Удивительно, как прочно удерживает внимание этот роман, в котором, кроме фантастической завязки и символической развязки, и событий нет. Всё течет — и ничего не происходит; каждый день героини полон забот и переживаний — а рассказать о ней как будто и нечего. Так и мне после насыщенного передрягами и открытиями дня (с ребенком всякая повседневная мелочь — приключение) нечего поведать мужу, вернувшемуся домой из мира больших, грохочущих, мир меняющих дел.
Загадочно и то, что роман этот легко обретает феминисткое звучание — и в финале показательно убивает мужчину: мужской агрессии — «нет», женской властной заботе — «да», — но так трепетно изображает консервативное материнское счастье: в образе последней на свете коровы, родившей теленка. Недаром в православной церкви сопоставляют семейный долг и монашеский подвиг: два пути самоотречения. И в романе самые сильные образы — наитеснейшей близости в семье и высшей свободы в уединении под небом. «Нежность» «тепло жмущихся» коров в хлеву — и «пустота и свет» последнего лета в горах, когда героиня словно роняет и забывает себя в бескрайней луговой траве. Хлев и горы разрывают непроницаемое отчаяние «Стены»: открывают портал в сокровенную радость жизни. Это она, сама жизнь, неспешно и текуче свершается в романе без событий, это она наполняет теплом и сиянием роман без надежды, это она влечет и покоряет в романе о смерти всего, что нам дорого. Последний человек выживает из последних сил — но в памяти и героини, и читателя остаются беззаботные картины не возделанной природы: в лесу и долине, в снегах и звездах, в тумане и грозе, в зимней тишине и летнем жужжании, как в глазах последней на свете прирученной собаки, «требовательно сверкает жизнь».

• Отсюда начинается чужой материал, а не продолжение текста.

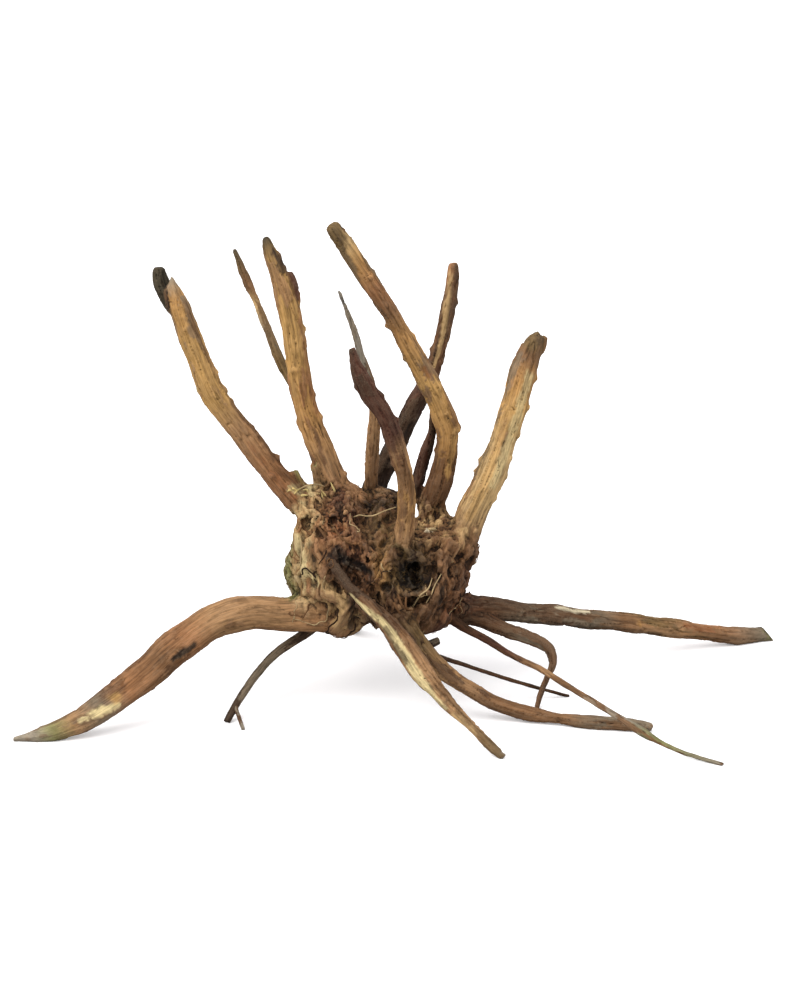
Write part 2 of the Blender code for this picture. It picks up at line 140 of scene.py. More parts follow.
@dataclass(frozen=True)
class Patch:
    """A coloured place on the skin: a route whose fourth number is the patch's half width."""

    name: str
    rows: Rows
    tone: Tone
    strength: float = 0.9
    ragged: float = 0.35


@dataclass(frozen=True)
class Zone:
    """A soft region of the ball: its middle, its half sizes, its tones from dark to light, its roughness."""

    name: str
    centre: tuple[float, float, float]
    half: tuple[float, float, float]
    tones: tuple[Tone, Tone, Tone]
    rough: float = 1.0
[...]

И постапокалиптическая Ева получает абсолютную власть над этой жизнью — именно потому, что остро чувствует, как мало влияет на ход вещей. Она могла бы основать новую экологичную цивилизацию: приятие природы — вместо покорения, чуткость к естеству — вместо вытеснения и борьбы, — и лишь ее предельное одиночество не позволяет трагичному сценарию будущего обратиться в лесную утопию.

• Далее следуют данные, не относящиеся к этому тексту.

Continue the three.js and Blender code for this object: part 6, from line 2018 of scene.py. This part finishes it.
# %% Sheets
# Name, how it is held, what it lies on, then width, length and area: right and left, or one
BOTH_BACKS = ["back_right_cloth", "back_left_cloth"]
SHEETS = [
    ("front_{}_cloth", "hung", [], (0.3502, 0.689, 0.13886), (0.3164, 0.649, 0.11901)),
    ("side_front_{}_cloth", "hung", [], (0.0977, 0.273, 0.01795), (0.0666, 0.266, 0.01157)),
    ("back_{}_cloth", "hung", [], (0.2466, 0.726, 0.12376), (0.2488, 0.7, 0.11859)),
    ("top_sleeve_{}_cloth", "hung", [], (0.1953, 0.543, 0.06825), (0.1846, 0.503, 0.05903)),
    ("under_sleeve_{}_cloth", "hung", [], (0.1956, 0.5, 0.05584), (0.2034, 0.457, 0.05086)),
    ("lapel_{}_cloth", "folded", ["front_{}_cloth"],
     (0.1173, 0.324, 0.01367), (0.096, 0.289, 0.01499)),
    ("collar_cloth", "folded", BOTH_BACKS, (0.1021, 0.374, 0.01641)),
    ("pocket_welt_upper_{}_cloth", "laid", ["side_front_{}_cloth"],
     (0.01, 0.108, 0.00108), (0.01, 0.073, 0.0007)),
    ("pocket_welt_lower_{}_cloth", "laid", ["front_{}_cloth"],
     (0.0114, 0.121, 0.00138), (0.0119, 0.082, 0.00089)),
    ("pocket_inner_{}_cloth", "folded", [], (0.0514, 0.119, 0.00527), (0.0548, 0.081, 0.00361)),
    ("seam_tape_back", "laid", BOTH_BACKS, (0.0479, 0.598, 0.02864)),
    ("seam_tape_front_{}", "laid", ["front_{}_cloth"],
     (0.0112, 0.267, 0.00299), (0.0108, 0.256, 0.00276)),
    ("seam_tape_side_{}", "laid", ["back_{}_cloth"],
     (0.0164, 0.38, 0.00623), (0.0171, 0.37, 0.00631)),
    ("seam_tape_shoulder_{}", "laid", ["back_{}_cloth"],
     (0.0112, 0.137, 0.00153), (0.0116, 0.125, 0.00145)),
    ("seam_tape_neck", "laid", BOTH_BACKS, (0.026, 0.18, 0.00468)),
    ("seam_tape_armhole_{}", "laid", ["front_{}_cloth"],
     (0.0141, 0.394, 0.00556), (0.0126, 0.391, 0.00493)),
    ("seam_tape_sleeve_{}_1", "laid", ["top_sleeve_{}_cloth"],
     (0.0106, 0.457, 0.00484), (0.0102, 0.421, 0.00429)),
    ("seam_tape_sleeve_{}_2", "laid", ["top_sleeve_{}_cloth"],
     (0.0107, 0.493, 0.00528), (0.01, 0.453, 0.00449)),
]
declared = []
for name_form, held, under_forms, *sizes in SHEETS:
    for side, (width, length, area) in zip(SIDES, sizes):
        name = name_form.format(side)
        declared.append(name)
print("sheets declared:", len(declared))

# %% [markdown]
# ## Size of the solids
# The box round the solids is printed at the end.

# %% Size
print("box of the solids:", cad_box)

Несмотря на то, что героиня отчаялась спастись, она вдруг ощущает, что именно теперь в ее жизни наконец «все так, как и должно было быть с самого начала». Это и делает роман о конце человечества философским подспорьем для тех, кто, напротив, открывает для себя самое начало. Для современной женщины он именно о том, что материнство только представляется концом прежней жизни, изоляцией за невидимой стеной домашних забот, нескончаемым трудом и растворением личности в большом семейном «мы». А оказывается альтернативным путем к росту и реализации — в итоги которого записывают не улов, а глубину погружения.
...Восславив марлю против памперсов и простое хозяйственное мыло против стирального порошка, педиатр с сорокалетним стажем вдруг привела аргумент против партнерских родов. Очень личный. Никто, говорит, вам не поможет: все теряются, когда рождается своё. Вот и дочь моя — спортивная, и нацеленность на естественные роды была, и настрой боевой — промучилась всю ночь схватками, а раскрытие так и не случилось. И пока не пришла новая смена и не прикрикнула: чего ж это вы ждете? — и не повезла на кесарево, и не извлекла на свет Божий за три минуты долгожданную внучку, педиатр сидела и действительно чего-то ждала, и не могла поверить, что спортивная дочь не родит сама, и ничего не сделала, и, выходит, не помогла ничем.
«Жаль», — сказала вдруг она через паузу, переминая демонстрационную марлю под пластмассовым пупсом и не поднимая глаз от тяжести личного, очевидно, глубокого и «яркого» переживания.
Я сидела к ней ближе всех и на миг поддалась этой паузе с закрытыми глазами, этой скрытой боли, вдруг толкнувшейся, как плод, из нутра, — но тут же встряхнулась и сказала: «Нет».
Не жаль. И о чем жалеть, когда все живы? Вот и внучка растет, два года уже.
«Да-да!», — педиатр тоже встряхнулась, приподнялась глазами и будто ободрилась. «Да-да, — повторила она, — конечно, не жаль, ведь главное — результат!»
И все же, чувствую, жалела о процессе.